Given problem:
Transcribe only the lines from the line with "for name, shape" through the line with "in imported if", exactly, counting both of those lines as part of the stretch.

Records for processing:

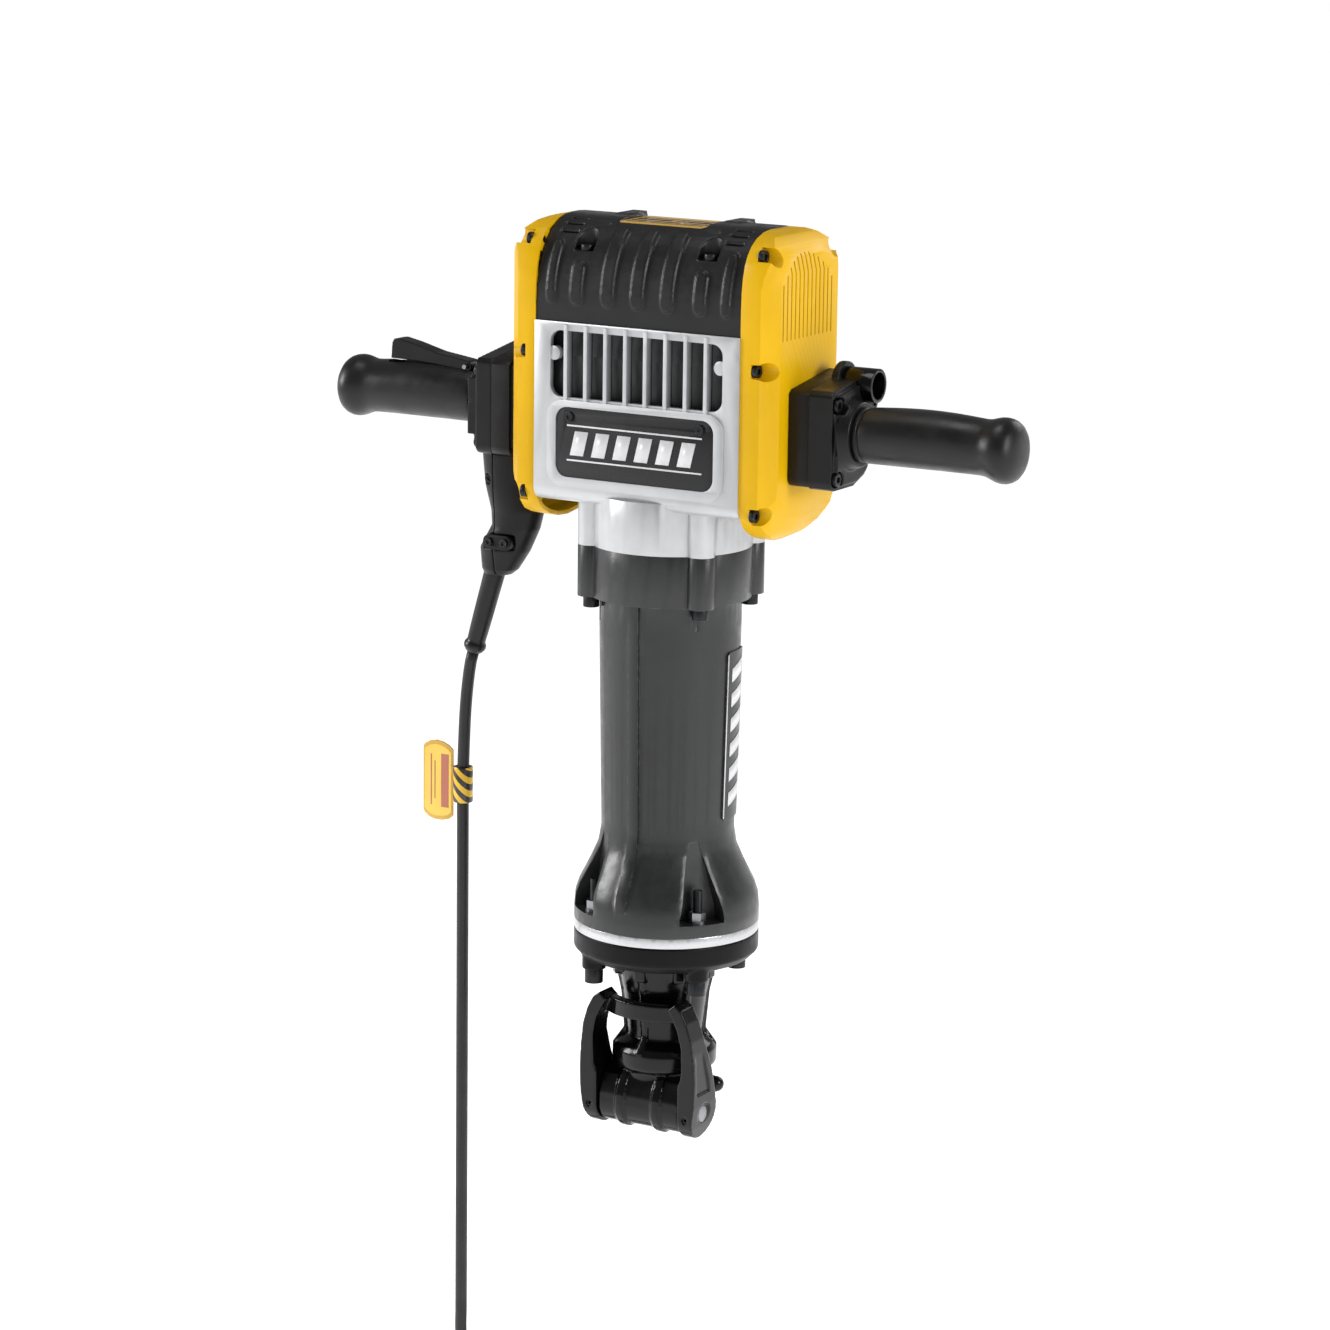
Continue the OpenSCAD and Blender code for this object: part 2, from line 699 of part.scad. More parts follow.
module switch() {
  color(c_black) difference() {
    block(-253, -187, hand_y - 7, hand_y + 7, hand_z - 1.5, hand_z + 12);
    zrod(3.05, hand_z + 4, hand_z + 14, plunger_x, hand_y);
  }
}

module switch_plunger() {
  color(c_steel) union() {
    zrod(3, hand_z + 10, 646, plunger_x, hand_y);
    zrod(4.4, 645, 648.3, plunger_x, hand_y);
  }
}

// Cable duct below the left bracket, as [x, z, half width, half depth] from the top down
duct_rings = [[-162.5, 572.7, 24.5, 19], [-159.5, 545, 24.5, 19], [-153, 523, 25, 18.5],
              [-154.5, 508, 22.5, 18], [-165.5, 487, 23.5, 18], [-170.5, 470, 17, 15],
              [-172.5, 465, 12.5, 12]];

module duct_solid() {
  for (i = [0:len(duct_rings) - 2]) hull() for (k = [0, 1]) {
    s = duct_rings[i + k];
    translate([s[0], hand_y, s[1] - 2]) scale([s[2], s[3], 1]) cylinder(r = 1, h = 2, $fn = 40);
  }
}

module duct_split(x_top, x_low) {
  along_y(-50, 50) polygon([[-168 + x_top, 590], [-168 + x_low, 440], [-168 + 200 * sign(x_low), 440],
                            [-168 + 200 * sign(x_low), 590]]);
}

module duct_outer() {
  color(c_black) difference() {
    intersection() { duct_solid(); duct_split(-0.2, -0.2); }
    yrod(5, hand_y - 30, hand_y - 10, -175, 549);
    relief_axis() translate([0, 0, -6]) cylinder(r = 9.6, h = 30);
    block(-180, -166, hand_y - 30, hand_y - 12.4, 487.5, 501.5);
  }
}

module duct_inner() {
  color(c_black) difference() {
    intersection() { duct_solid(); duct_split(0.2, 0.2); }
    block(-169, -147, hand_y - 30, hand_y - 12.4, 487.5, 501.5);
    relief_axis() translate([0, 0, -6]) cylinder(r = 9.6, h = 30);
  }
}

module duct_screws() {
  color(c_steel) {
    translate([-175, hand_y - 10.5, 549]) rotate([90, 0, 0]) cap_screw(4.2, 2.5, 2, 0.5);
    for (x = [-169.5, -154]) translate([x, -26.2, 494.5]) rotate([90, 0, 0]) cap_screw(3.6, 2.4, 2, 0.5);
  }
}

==

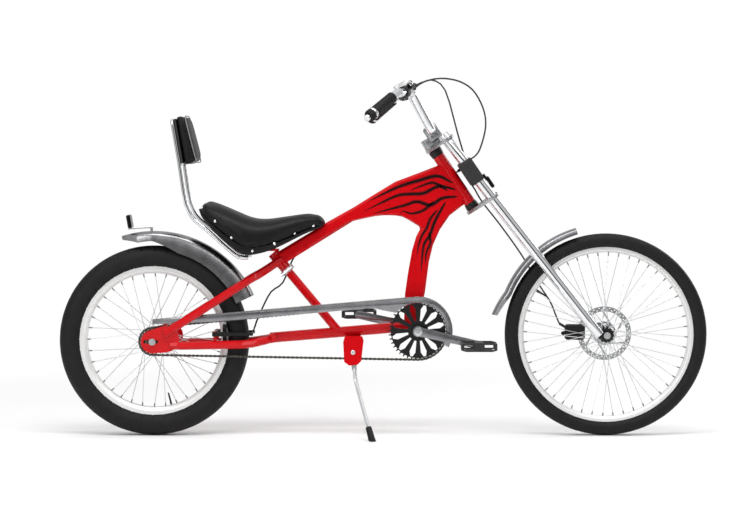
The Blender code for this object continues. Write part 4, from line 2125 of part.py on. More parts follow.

--

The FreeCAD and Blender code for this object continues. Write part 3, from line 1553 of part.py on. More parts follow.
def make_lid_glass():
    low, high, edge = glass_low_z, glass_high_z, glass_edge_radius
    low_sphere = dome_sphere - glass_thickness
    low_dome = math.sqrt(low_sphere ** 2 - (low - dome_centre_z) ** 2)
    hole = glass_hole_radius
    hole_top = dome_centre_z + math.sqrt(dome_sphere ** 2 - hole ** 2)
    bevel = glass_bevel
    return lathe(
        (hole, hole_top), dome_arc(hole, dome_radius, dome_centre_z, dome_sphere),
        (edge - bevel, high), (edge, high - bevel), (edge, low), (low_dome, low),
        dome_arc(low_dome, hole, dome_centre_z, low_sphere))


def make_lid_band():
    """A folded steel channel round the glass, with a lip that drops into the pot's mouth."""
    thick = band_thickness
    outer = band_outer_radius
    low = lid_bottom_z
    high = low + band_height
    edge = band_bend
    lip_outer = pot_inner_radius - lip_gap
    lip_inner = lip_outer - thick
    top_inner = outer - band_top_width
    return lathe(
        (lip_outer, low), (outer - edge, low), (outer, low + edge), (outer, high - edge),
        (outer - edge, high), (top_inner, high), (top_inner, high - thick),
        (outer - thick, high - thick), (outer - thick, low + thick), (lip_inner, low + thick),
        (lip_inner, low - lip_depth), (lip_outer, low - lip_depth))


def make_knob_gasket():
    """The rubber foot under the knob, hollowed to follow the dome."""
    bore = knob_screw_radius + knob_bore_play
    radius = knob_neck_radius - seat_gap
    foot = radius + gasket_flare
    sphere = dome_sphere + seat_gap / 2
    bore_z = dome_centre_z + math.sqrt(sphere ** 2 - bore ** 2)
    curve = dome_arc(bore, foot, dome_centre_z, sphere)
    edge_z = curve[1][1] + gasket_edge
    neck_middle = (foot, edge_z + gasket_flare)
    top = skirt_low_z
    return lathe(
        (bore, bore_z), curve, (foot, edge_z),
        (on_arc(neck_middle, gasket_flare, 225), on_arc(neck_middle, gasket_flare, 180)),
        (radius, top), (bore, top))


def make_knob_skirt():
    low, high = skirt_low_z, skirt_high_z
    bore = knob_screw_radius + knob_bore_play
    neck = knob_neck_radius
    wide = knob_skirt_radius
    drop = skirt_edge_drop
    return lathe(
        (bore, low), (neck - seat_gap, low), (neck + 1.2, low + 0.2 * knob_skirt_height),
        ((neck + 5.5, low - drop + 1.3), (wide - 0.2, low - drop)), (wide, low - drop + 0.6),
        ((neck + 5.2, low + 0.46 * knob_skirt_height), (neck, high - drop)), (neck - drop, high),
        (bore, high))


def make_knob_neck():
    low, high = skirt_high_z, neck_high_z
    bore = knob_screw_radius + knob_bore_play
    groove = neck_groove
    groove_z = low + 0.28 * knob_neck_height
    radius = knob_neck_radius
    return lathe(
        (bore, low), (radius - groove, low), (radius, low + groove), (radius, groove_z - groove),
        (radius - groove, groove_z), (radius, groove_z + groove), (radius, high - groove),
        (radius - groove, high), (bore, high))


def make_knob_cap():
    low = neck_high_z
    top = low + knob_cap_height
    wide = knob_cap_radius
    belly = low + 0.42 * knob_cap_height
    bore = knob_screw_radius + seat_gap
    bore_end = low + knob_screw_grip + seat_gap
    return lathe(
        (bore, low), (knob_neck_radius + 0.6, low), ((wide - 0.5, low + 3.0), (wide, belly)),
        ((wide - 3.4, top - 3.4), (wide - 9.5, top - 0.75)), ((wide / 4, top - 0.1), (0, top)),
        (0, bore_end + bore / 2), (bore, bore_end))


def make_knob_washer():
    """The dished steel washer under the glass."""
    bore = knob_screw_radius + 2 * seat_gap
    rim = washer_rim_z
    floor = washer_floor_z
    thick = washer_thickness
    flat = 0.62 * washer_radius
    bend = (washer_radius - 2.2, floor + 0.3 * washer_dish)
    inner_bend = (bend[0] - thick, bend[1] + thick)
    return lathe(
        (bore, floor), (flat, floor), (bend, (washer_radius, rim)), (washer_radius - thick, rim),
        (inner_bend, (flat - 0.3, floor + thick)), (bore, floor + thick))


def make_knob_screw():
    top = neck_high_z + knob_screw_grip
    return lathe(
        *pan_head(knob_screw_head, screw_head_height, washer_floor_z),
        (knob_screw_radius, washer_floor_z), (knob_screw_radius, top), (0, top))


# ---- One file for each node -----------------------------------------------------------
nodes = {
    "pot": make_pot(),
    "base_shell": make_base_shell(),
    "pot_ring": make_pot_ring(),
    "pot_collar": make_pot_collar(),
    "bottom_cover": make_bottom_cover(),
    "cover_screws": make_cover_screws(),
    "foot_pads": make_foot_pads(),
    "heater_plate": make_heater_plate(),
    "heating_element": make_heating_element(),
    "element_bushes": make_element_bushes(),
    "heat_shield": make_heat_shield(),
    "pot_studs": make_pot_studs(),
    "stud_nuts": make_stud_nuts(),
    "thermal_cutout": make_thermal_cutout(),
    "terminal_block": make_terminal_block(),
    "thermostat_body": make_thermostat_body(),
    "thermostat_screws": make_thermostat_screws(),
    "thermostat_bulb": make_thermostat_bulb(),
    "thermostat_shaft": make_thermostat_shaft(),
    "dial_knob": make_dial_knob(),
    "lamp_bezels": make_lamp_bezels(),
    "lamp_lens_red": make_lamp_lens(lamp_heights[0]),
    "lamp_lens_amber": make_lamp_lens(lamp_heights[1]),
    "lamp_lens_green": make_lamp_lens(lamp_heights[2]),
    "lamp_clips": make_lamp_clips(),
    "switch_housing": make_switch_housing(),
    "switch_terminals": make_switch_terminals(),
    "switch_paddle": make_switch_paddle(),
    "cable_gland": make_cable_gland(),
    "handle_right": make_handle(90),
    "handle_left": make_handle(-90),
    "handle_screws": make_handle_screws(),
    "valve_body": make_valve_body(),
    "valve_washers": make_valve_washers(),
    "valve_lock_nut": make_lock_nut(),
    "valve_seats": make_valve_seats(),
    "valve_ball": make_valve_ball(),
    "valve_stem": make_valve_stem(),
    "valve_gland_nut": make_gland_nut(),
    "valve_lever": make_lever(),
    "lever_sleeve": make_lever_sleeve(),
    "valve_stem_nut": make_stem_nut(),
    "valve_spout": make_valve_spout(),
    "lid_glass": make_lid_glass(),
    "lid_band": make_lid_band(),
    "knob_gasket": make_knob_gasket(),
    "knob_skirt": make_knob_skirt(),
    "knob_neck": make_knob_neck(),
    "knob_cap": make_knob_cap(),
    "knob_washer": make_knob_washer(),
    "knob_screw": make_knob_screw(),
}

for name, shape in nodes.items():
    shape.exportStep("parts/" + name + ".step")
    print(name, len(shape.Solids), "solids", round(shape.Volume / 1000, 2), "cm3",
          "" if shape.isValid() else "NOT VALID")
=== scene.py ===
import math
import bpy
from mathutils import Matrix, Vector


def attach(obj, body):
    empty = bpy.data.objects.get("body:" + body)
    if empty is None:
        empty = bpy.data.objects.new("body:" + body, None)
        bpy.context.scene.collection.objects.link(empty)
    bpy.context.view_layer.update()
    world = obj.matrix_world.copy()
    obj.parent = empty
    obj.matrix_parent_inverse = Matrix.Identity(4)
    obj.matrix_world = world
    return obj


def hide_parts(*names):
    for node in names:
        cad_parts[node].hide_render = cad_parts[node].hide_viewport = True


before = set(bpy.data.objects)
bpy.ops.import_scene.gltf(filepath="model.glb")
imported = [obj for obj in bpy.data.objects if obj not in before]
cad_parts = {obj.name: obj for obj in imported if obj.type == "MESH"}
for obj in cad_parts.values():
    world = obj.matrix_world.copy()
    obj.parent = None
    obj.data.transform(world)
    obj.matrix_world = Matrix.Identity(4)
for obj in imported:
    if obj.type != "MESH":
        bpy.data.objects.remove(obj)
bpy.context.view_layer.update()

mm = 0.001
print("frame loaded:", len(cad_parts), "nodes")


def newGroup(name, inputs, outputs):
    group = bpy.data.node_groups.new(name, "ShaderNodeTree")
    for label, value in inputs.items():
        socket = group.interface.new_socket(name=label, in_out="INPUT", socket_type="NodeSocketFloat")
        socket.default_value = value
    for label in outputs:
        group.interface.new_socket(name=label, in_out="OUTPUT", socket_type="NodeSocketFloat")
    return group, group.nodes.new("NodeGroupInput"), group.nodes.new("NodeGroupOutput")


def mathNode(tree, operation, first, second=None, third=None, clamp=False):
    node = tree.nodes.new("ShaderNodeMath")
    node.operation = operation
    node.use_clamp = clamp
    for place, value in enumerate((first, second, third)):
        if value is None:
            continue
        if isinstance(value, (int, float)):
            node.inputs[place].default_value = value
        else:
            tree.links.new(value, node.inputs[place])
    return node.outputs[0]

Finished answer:
for name, shape in nodes.items():
    shape.exportStep("parts/" + name + ".step")
    print(name, len(shape.Solids), "solids", round(shape.Volume / 1000, 2), "cm3",
          "" if shape.isValid() else "NOT VALID")
=== scene.py ===
import math
import bpy
from mathutils import Matrix, Vector


def attach(obj, body):
    empty = bpy.data.objects.get("body:" + body)
    if empty is None:
        empty = bpy.data.objects.new("body:" + body, None)
        bpy.context.scene.collection.objects.link(empty)
    bpy.context.view_layer.update()
    world = obj.matrix_world.copy()
    obj.parent = empty
    obj.matrix_parent_inverse = Matrix.Identity(4)
    obj.matrix_world = world
    return obj


def hide_parts(*names):
    for node in names:
        cad_parts[node].hide_render = cad_parts[node].hide_viewport = True


before = set(bpy.data.objects)
bpy.ops.import_scene.gltf(filepath="model.glb")
imported = [obj for obj in bpy.data.objects if obj not in before]
cad_parts = {obj.name: obj for obj in imported if obj.type == "MESH"}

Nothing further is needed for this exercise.